The audience is foremost in the curators’ minds. They want the exhibition to please and challenge the viewer. Axsom says the Triennial is not just an introduction to Wisconsin artists; it’s a powerful gateway to contemporary art as it’s developing right now. Unlike, say, the abstract art of the 1950s, today’s contemporary art deals very much with what people see in their everyday world, what a curator might call “the now.” Political issues. Social concerns. Questions of identity. In other words, the art may not be as strange or hard to grasp as visitors might suppose.
To further connect visitors with Triennial artists, MMoCA has created a social media component called #triyourstory. It currently features videos by Kolb talking about the artists’ exploration of identity, as well as artists discussing their work directly. Ultimately, Axsom says, the Triennial is “a very human experience.”
The two curators already have a spot picked out for Helen Lee’s piece, a pink neon glasswork about six feet tall, that they’ll place in the second-floor landing. It will light up and be visible from the street.
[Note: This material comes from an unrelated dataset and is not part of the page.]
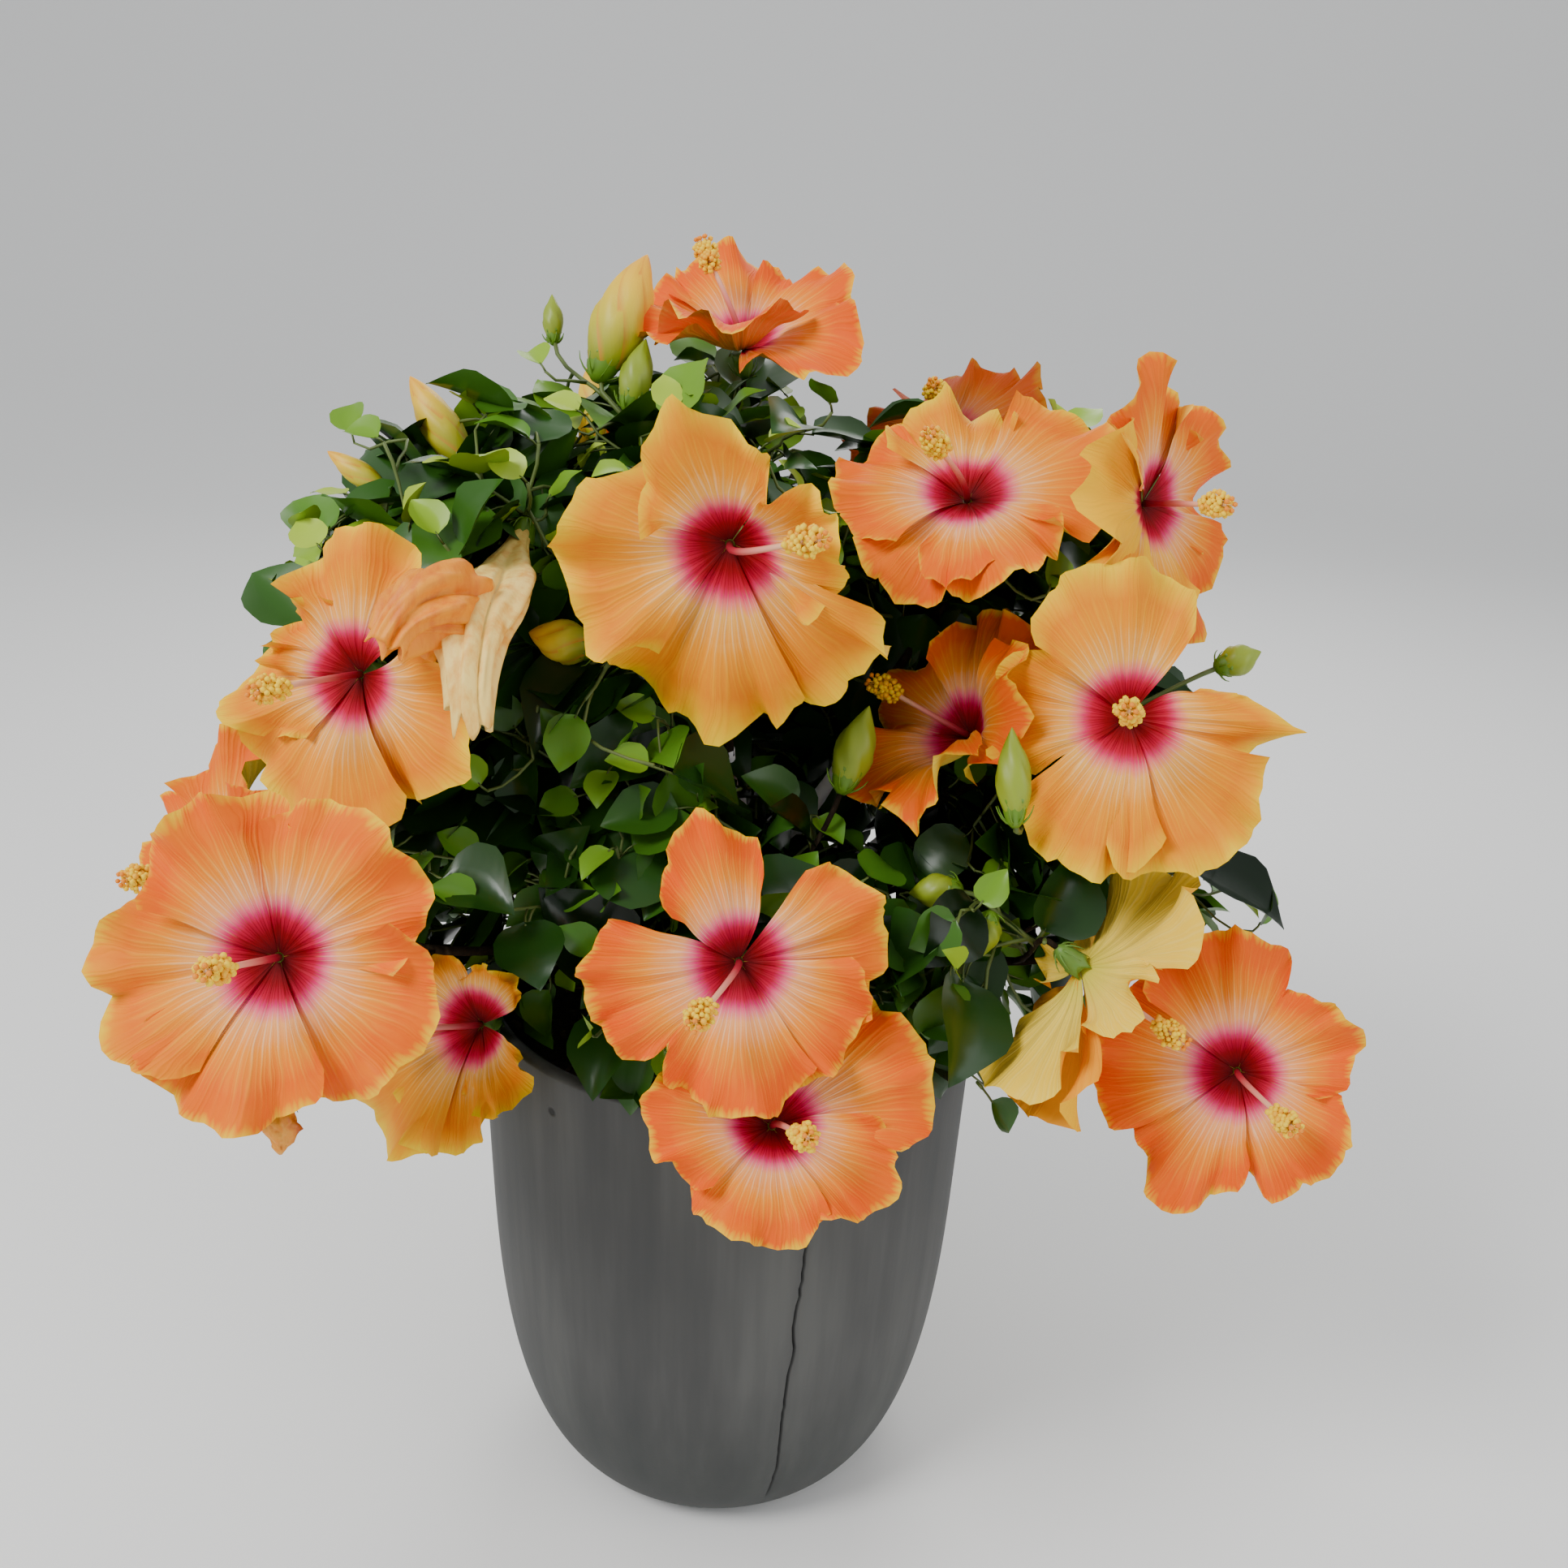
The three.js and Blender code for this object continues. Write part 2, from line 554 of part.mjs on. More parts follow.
// Leaves from a twig's tip back along it, each turned on from the last and tilted to the light.
function leavesOn(mass, twig, roll) {
  const leaves = [];
  const length = twig.curve.getLength();
  const count = Math.floor((length * LEAFY_SHARE) / LEAF_SPACING) + 1;
  const offset = roll() * 2 * Math.PI;
  for (let i = 0; i < count; i += 1) {
    const t = 1 - (i * LEAF_SPACING) / length;
    const point = onLimb(twig.curve, twig.steps, t);
    const way = twig.curve.getTangent(t);
    const { level, rise } = discAxes(way);
    const angle = offset + i * GOLDEN_TURN;
    const spread = level.clone().multiplyScalar(Math.cos(angle)).addScaledVector(rise, Math.sin(angle));
    const outer = outward(mass, point);
    const along = spread.addScaledVector(way, FORWARD).addScaledVector(outer, OUTWARD).normalize();
    const light = UP.clone().multiplyScalar(TO_LIGHT).addScaledVector(outer, LIGHT_OUT);
    const up = light.addScaledVector(along, -light.dot(along)).normalize();
    const size = LEAF_LENGTH * (i === 0 ? YOUNG_LEAF : THREE.MathUtils.lerp(...LEAF_SIZES, roll()));
    const root = point.clone().addScaledVector(way, -LEAF_SINK);
    leaves.push({ root, along, up, length: size, width: size * LEAF_WIDTH });
  }
  return leaves;
}

function shootEnds(mass, roll) {
  const ends = [];
  for (let i = 0; i < THROWS; i += 1) {
    const turn = 2 * Math.PI * roll();
    const height = 2 * roll() - 1;
    const flat = Math.sqrt(1 - height * height);
    const share = THREE.MathUtils.lerp(SHOOT_NEAR, SHOOT_FAR, roll());
    const end = at(
      mass.middle[0] + share * mass.reach[0] * flat * Math.cos(turn),
      mass.middle[1] + share * mass.reach[1] * flat * Math.sin(turn),
      mass.middle[2] + share * mass.reach[2] * height,
    );
    const apart = ends.every((other) => other.distanceTo(end) > SHOOT_SPACING);
    if (apart && inSpace(mass, end) && depthIn(CROWN, end) > BARE_HEART) {
      ends.push(end);
    }
  }
  return ends;
}

const group = new THREE.Group();

function add(name, geometry, colour, roughness) {
  const material = new THREE.MeshStandardMaterial({ color: colour, roughness, metalness: 0 });
  const mesh = new THREE.Mesh(geometry, material);
  mesh.name = name;
  group.add(mesh);
}

const pot = solidOf(stood(potGeometry())).subtract(crackSolid());
const soil = solidOf(stood(soilGeometry()));
const trunk = solidOf(limb(trunkCurve, trunkRadius, TRUNK_SIDES, TRUNK_STEPS));
add('pot', geometryOf(pot), COLOURS.pot, 0.75);
add('soil', geometryOf(soil), COLOURS.soil, 0.95);
add('main_stem', geometryOf(trunk), COLOURS.bark, 0.9);

// Each bough is cut clear of the trunk and of the boughs before it.
const firm = [pot, soil, trunk].map(listed);
const cutters = [solidOf(limb(trunkCurve, (t) => trunkRadius(t) + GAP, TRUNK_SIDES, TRUNK_STEPS))];
const groves = MASSES.map((mass) => {
  const bough = boughCurve(mass);
  const whole = (more) => {
    const taper = tapered(BOUGH_RADIUS + more, BOUGH_TIP_RADIUS + more);
    return solidOf(limb(bough, taper, BOUGH_SIDES, BOUGH_STEPS));
  };
  const solid = whole(0).subtract(wasm.Manifold.union(cutters));
  cutters.push(whole(2 * GAP));
  add(mass.name.replace('foliage', 'bough'), geometryOf(solid), COLOURS.bark, 0.9);
  firm.push(listed(solid));
  const stem = stemOf(mass, bough);
  const stemTaper = tapered(BOUGH_TIP_RADIUS, STEM_TIP_RADIUS);
  const stemSolid = solidOf(limb(stem, stemTaper, STEM_SIDES, STEM_STEPS));
  return {
    mass,
    roll: dice(mass.seed),
    nodes: newNodes(stem, STEM_STEPS, BOUGH_TIP_RADIUS, STEM_TIP_RADIUS),
    twigs: [{ curve: stem, steps: STEM_STEPS, solid: stemSolid }],
    blooms: BLOOMS.filter((bloom) => bloom.mass === mass.name),
    buds: BUDS.filter((bud) => bud.mass === mass.name),
    leaves: [],
  };
});

for (const grove of groves) {
  grove.flowers = [...grove.blooms.map(bloomSolid), ...grove.buds.map(budSolid)].map(listed);
}

// Everything a twig or leaf of this mass has to stay clear of; its own wood is left out, as it grows from it.
function foreignTo(grove) {
  const others = groves.filter((other) => other !== grove);
  const wood = others.flatMap((other) => other.twigs.map((twig) => listed(twig.solid)));
  return [...firm, ...wood, ...others.flatMap((other) => [...other.flowers, ...other.leaves])];
}

for (const grove of groves) {
  const avoid = foreignTo(grove);
  const ends = [
    ...grove.blooms.map((b) => {
      const way = facing(b.face);
      return { end: at(...b.eye).addScaledVector(way, CALYX_SINK - CALYX_LENGTH), way };
    }),
    ...grove.buds.map((b) => {
      const way = facing(b.way);
      return { end: at(...b.root).addScaledVector(way, BUD_TWIG_IN), way };
    }),
  ];
  const heart = at(...grove.mass.middle);
  ends.sort((a, b) => a.end.distanceTo(heart) - b.end.distanceTo(heart));
  for (const { end, way } of ends) {
    twigTo(grove, end, way, FLOWER_TWIG_TIP_RADIUS, avoid, true);
  }
}

for (const grove of groves) {
  const avoid = [...foreignTo(grove), ...grove.flowers];
  for (const end of shootEnds(grove.mass, grove.roll)) {
    const way = outward(grove.mass, end).addScaledVector(UP, 0.5).normalize();
    twigTo(grove, end, way, TWIG_TIP_RADIUS, avoid, false);
  }
}

for (const grove of groves) {
  const avoid = [...foreignTo(grove), ...grove.flowers];
  for (const twig of grove.twigs.slice(1)) {
    const ownTwigs = grove.twigs.filter((other) => other !== twig).map((other) => listed(other.solid));
    for (const leaf of leavesOn(grove.mass, twig, grove.roll)) {
      const tip = leaf.root.clone().addScaledVector(leaf.along, leaf.length);
      const room = inSpace(grove.mass, tip) && inSpace(grove.mass, leaf.root);
      const blade = leafSolid({ ...leaf, root: leaf.root.clone().addScaledVector(leaf.along, LEAF_FOOT) });
      const own = [...grove.leaves, ...ownTwigs];
      if (room && !touches(leafSolid(leaf, CLEAR), avoid) && !touches(blade, own)) {
        grove.leaves.push(listed(leafSolid(leaf)));
      }
    }
  }
  const pieces = [...grove.twigs, ...grove.flowers, ...grove.leaves].map((piece) => piece.solid);
  add(grove.mass.name, geometryOf(wasm.Manifold.union(pieces)), COLOURS.foliage, 0.6);
}

export default group;
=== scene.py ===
"""A hibiscus shrub in full bloom in its round patio pot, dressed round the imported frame. Metres, +Z up."""

import json
import math
from collections import namedtuple

import bmesh
import bpy
from bpy.props import FloatProperty, FloatVectorProperty, IntProperty, PointerProperty
from bpy.types import Operator, Panel, PropertyGroup
from mathutils import Matrix, Vector, noise
from mathutils.bvhtree import BVHTree

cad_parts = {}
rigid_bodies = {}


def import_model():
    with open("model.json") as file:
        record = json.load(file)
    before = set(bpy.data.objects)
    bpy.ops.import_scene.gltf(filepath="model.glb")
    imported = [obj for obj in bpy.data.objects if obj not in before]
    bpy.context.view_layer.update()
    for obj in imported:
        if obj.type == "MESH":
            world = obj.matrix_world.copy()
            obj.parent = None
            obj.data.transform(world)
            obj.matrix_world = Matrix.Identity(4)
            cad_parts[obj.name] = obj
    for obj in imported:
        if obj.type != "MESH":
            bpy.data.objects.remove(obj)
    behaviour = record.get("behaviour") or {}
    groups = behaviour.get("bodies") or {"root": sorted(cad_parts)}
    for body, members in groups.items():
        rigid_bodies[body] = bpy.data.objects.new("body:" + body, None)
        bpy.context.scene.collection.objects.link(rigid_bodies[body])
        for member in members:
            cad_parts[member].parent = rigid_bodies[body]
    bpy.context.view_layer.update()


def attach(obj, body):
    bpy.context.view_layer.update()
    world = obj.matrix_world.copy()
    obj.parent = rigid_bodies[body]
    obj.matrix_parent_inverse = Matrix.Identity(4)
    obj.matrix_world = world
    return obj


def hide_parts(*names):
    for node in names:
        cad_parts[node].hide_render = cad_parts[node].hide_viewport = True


bl_info = {
    "name": "Potted Hibiscus",
    "version": (1, 0, 0),
    "blender": (4, 5, 0),
    "location": "View3D > Sidebar > Hibiscus",
    "description": "Builds a flowering hibiscus shrub in a round patio pot, piece by piece",
    "category": "Add Mesh",
}

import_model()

MM = 0.001
UP = Vector((0, 0, 1))
GAP = 0.0003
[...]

The work features three Chinese characters that read “OMG,” or “oh my god,” but the literal translation, Lee feels, falls closer to “my day.”
Passersby on State Street will be able to stand below it, contemplate their own day, as they see the letters quietly glowing there, throughout the night.
Lee will be one of the many Triennial artists on hand to chat with museum-goers for the show’s opening night on Sept. 23. Docent-led Triennial tours will also take place throughout the show, which runs through Jan. 8, 2017.
George Tzougros, executive director of the Wisconsin Arts Board, says the Triennial brings in tourism dollars, but that’s only part of the benefit. “In the 21st-century creative economy we find ourselves in, the Triennial is symbolic in terms of what we want the world to see,” says Tzougros. “We aren’t just flyover country, which sometimes is what the people on the coasts think we are. We have something major to offer. We have some of the finest artists you can find.”